Pourtant, la Sonacos s’était préparée très tôt. En début novembre, un accord a été signé entre le gouvernement du Sénégal et une filière de la Banque islamique pour un montant de 30 milliards destiné à la campagne agricole. Fada se félicitait ainsi du fait que, pour la première fois, la société dispose de fonds nécessaires avant le démarrage de la campagne.
Mais il va vite déchanter. La Sonacos et les autres opérateurs ont multiplié les alertes. Tantôt sur la nécessité de préserver l’industrie locale et les emplois, tantôt sur le risque de voir le capital semencier sortir des frontières, alors qu’il a fallu plusieurs années pour le constituer. Fada était désespéré au point d’invoquer la qualité des instruments de pesée de la Sonacos. Il a voulu même miser sur la fibre nationaliste. «Il y a des patriotes qui ne vendent pas aux Chinois, mais à la Sonacos», disait-il.
Aujourd’hui, malgré le retard important et l’ajustement des prix, Youssou Diallo affirme que l’objectif de passer de 80 000 t en 2018 à 150 000 t cette année est maintenue. «En plus des 30 milliards, Sonacos avait, sur fonds propres, 4 à 5 milliards. Et il est toujours possible de lever de l’argent chez les banques locales. En plus, avec nos partenaires, nous pouvons mettre en place des mécanismes, de telle sorte que les gens payent une bonne partie des quantités avant la livraison. Ce qui nous fait du cash-flow», argumente-t-il. Quant aux autres huiliers comme Copoel et Wao, il semble avoir opté pour la stratégie du silence.
«L’ancien système ne correspond plus à la réalité »
Au final, le seul point qui fait l’objet de consensus, c’est la nécessité d’organiser l’activité. «On ne peut pas imposer des points de collecte aux huileries et laisser les Chinois s’installer partout où ils veulent. Il faut réglementer la commercialisation», peste El Hadj Tambédou.

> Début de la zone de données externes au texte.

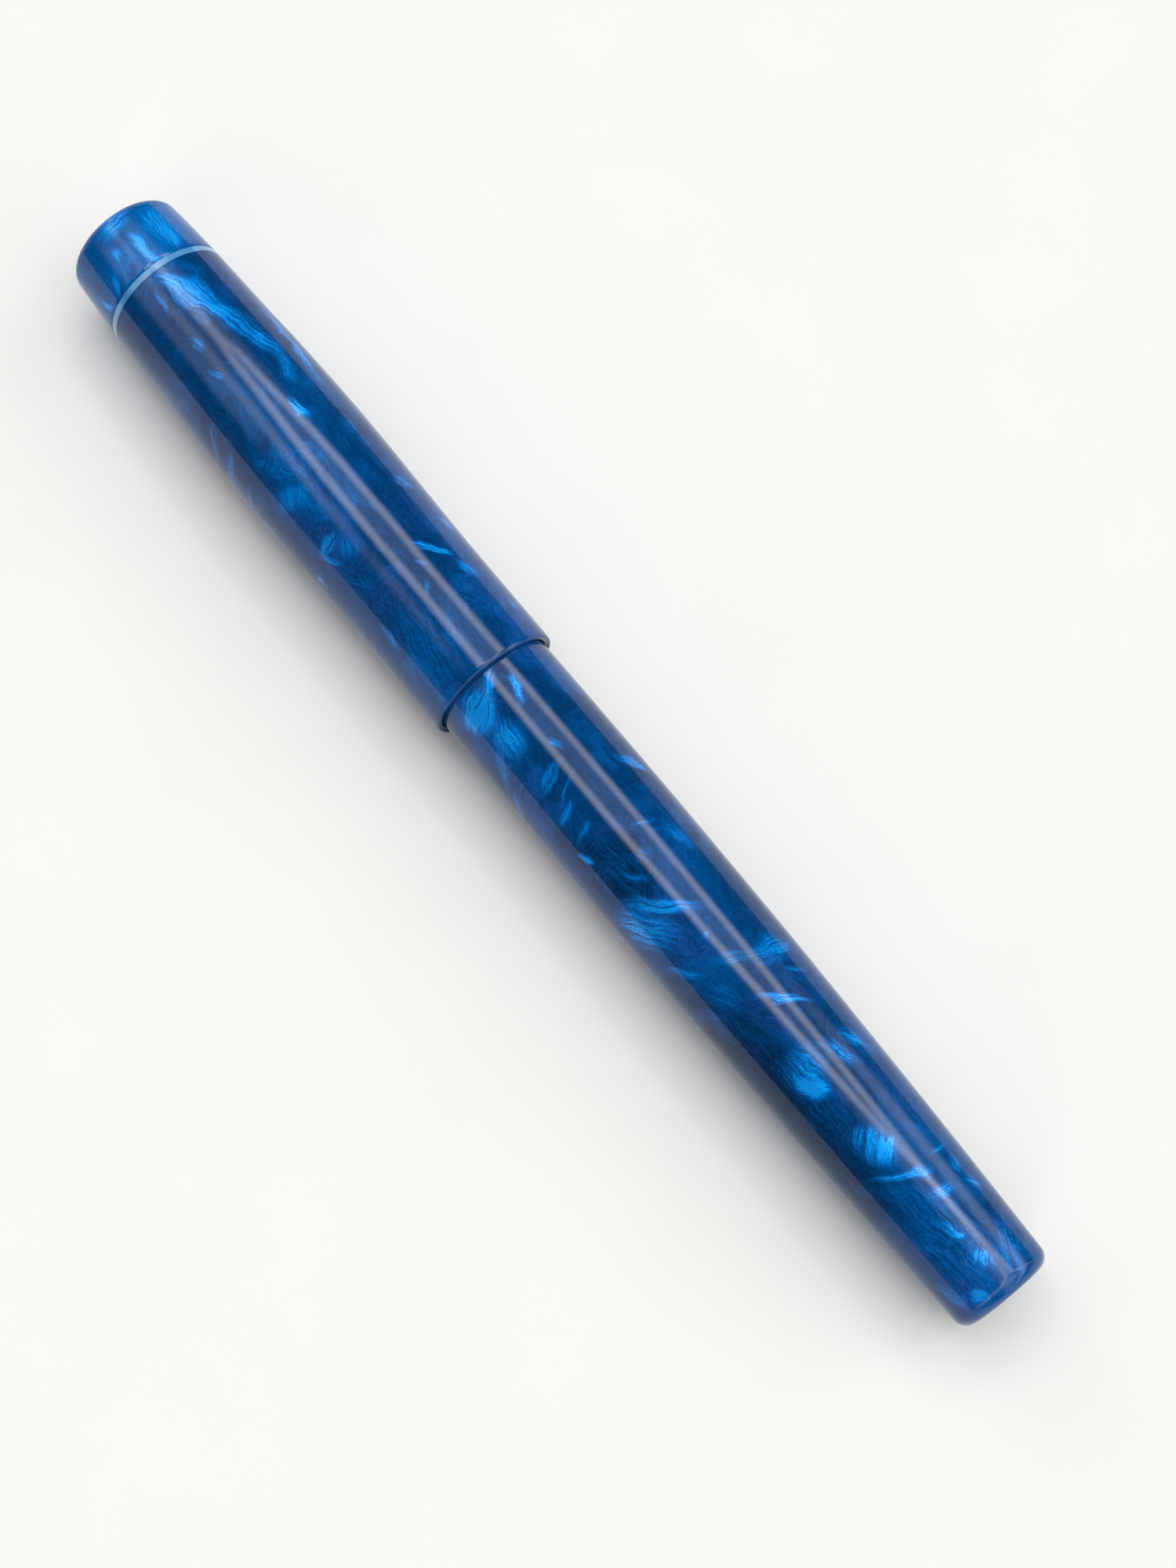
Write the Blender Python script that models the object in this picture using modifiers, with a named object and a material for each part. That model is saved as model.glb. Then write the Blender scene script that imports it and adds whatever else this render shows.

Du côté des partenaires des Chinois aussi, même si on demande aux autres de savoir raison garder, on n’en pense pas moins qu’il est nécessaire de faite régner l’ordre. «Il faut un cadre beaucoup plus sain, pour éviter la concurrence déloyale», acquiesce Habib Thiam.
A la Sonacos également, on demande la révision de tout le processus de commercialisation, notamment la fixation des prix. «L’ancien système ne correspond plus à la réalité du marché. Le mieux est de fixer les prix en fonction des réalités. Il faut réorganiser la filière», conclut Youssou Diallo, Pca de la Sonacos. L’Etat a sans doute pris bonne note.